When I got in, I discovered I had a problem: my phone didn't work, so I had no way to contact my cousin Enda to let him know we were in, so that he could meet us off the bus! I'd had an idea that this would happen, so I went off looking for a kiosk that I could be a pre-pay local SIM card in. Bit of a problem: the kiosk that used to sell them was closed down, and the shop that was open was only selling bill-pay SIMS that'd take a day to activate! Luckily, we figured out that it was the network I was roaming on - bit of advice if you're going to Dubai and roaming with Vodafone: don't let your phone automatically pick the network, manually select Du over Etisalat.

After that little kerfuffle was sorted out, we got on the complimentary Etihad coach for the 1 1/2hr trip to Dubai anyway at 10, and set of. Michelle promptly fell asleep on my shoulder, but once I'm awake and it's bright out that's it for me sleep-wise, so I just got to stare out the window at the passing scenery. Was my first time seeing "real" Desert, and my first reaction was "wow, tide's gone really far out hasn't it?" :-) Eventually in the distance I started seeing tall buildings, and then finally after about 45mins on the bus we got to Dubai. My first impression wasn't very favourable I'm afraid, there were lots of really nice really huge skyscrapers, any of which would be a landmark building in any other city (especially here, where our tallest building is a puny 16 stories) but they were just sort of plonked there on either side of Sheikh Zayeid road with nothing else around them - with some of them, if you looked at the gap between the buildings you could see the desert starting again about 100-200 yards back. So, it sort of almost had a movie set feel, or that it wasn't a city as such but more like someone decided to start a collection of really tall buildings with no real interest in giving them a proper setting.


Dubai from the road


Enda collected us off the bus anyway, and brought us in to our hotel. We'd definitely picked a good location: in the center of the "old city", directly across the road from the Dubai Museum and about 2 blocks from Dubai Creek. There was only one small problem: despite the fact that I'd specifically asked for an early check-in, our room wasn't ready, and wouldn't be ready until 2pm (and this was around 11am). So, Enda decided to take us on a quick whistle-stop tour of the area before he had to go back to work. So, we went on a very quick walk through the Bur Dubai souk, the Hindu Temple, down by the creek and ended up in a little restaurant in Bastakia, the former Persian quarter which now consisted of renovated buildings acting mostly as restaurants and art galleries. Here, I was introduced to what would become my drink of the holiday: fresh mint lemonade. We needed the drink and the sit-down, it was about 36 degrees and we were still dressed for irish weather! After Enda headed back to work (complete with his "care package" of rashers, sausages and black pudding), we pretty much just sat in the hotel lobby and tried to stay awake until our room was ready, which it finally was around 1:30pm.

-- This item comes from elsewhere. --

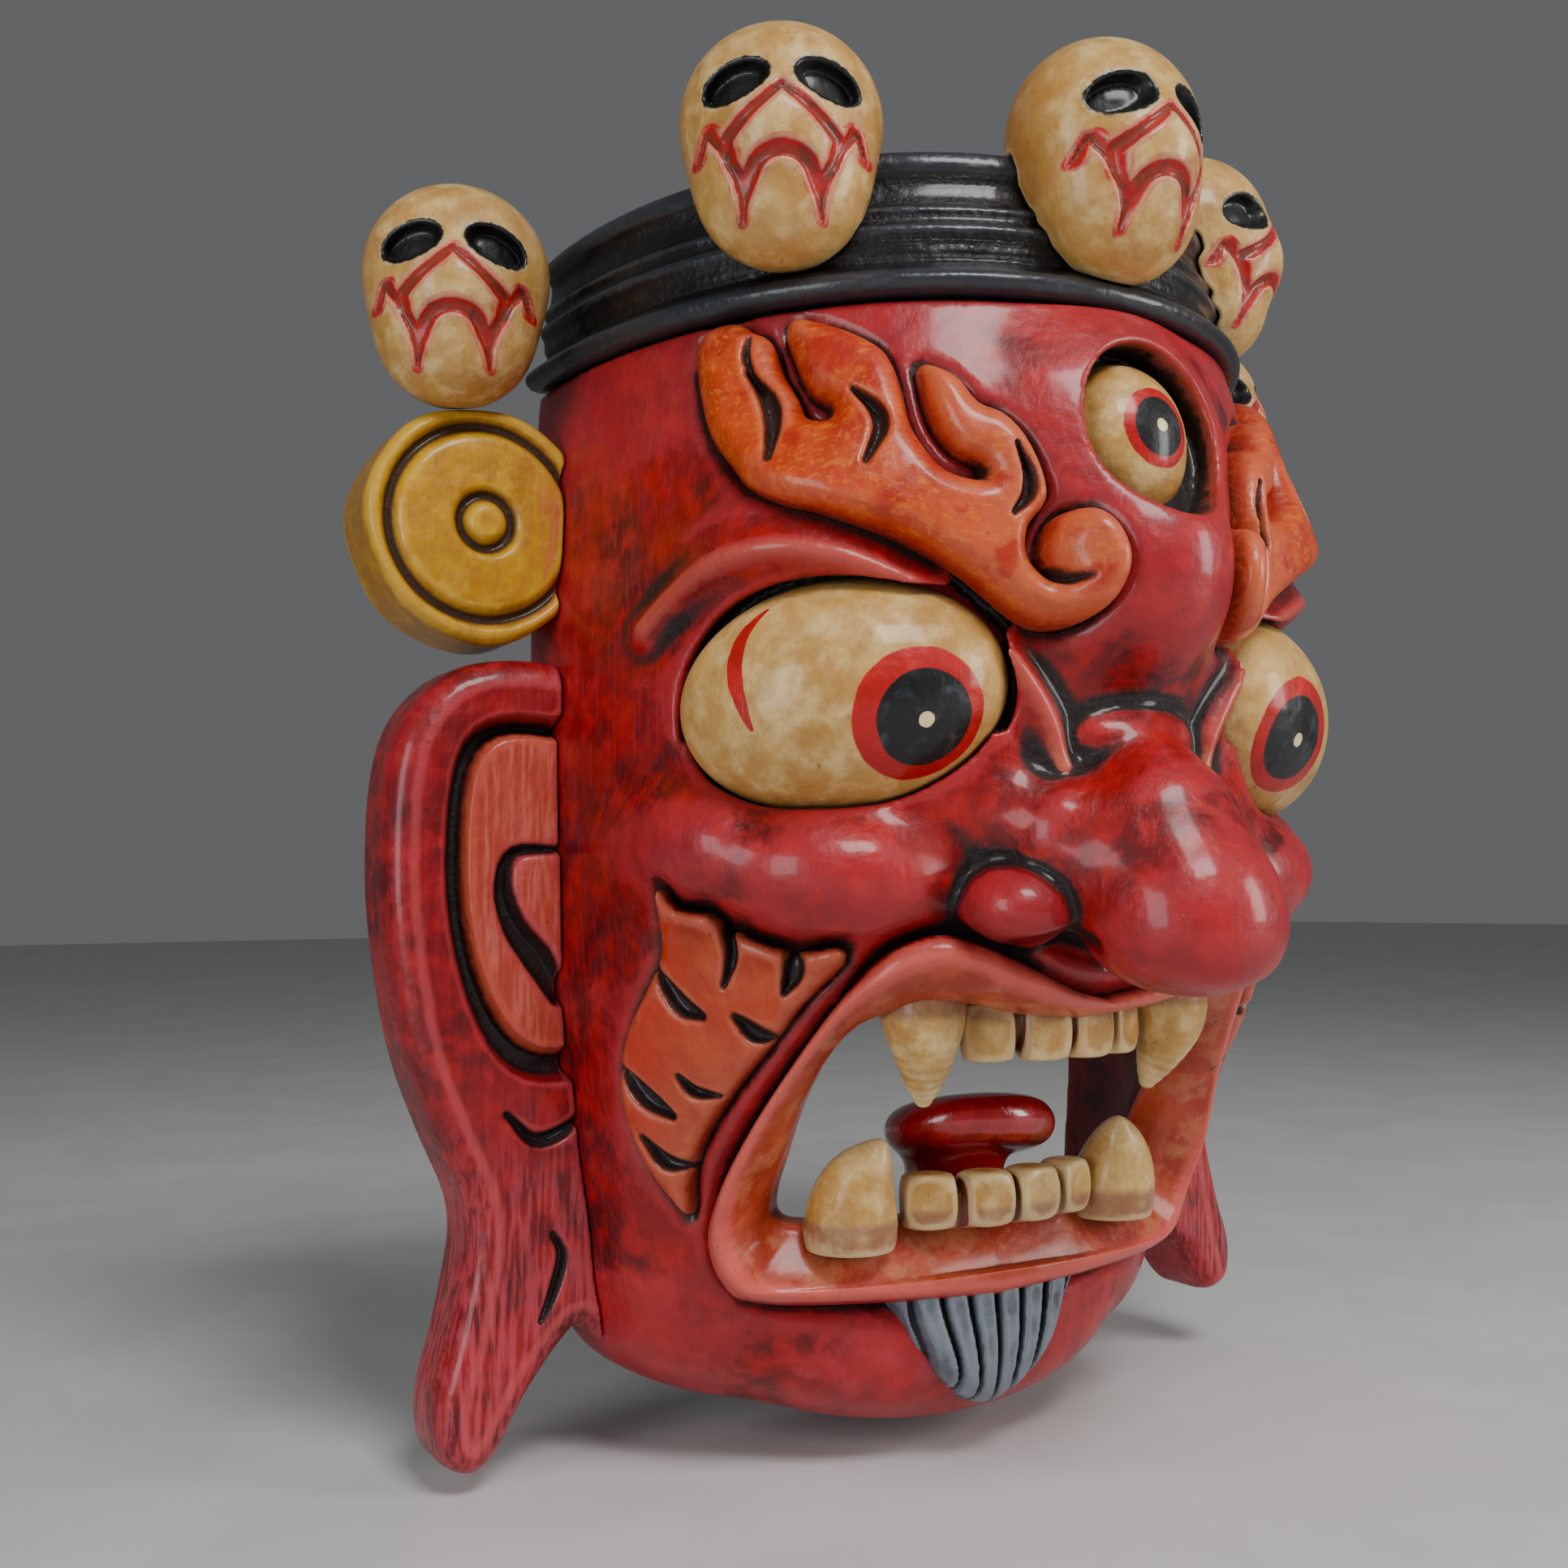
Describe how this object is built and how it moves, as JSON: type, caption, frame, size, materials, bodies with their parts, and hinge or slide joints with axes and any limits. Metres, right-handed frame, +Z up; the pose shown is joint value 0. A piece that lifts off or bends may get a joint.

Once we hit the room, we pretty much collapsed on the bed for a 2hr "power nap" before showering and heading out for a more leisurely stroll around the city (Enda had sort of forgotten that we were fresh off the plane and had been awake for nearly 20hrs straight and had set a rather brisk pace). This was one of the reasons I'd have preferred to arrive in the evening: our first day was pretty much a wash-out as we were too knackered and disoriented (and hot!) to so anything really. Around 7pm, we met up with Enda again, and his fiancee Joanna. They took us out on a tour of the souks, the textile and the tourist souk in Bur Dubai (the area we were staying in), then across the creek on board the little water ferries called abras. They were interesting: imagine a rickety little 15-foot boat with a bench down the middle and a bit of an awning and the "pilot" standing up in the middle. They pulled up to the dock, didn't bother tying up, you climbed on board, sat on the bench facing out the way, paid your 1 dirham (about 20c) and ye set off. There was a fair bit of competition for berths so occasionally you'd have a few abras bumping off each other or off the dock while they jockeyed for position, like a water taxi version of bumper cars - not for the faint-hearted but quite fun!


One of the abras on the creek


On the Deira side of the creek, Enda & Joanna took us up through the spice souk (which looked like one of the Harry Potter films should have been set there) and the Gold Souk (entire streets looking like a Mr.T costume party) before getting some food at a street vendor. I was actually a tad bit disappointed with the souks, I'd imagined they'd be a sort of cross between the stalls I was used to from the Silk Market in Beijing and the slave market scene from "Gladiator", but it was all nice and clean and proper, with proper shops on the side of the streets. After that, we sort of had to call it a night as we were knackered, so we headed back across the creek in the bumper-car abras and were unconscious pretty much as soon as our heads hit the pillows.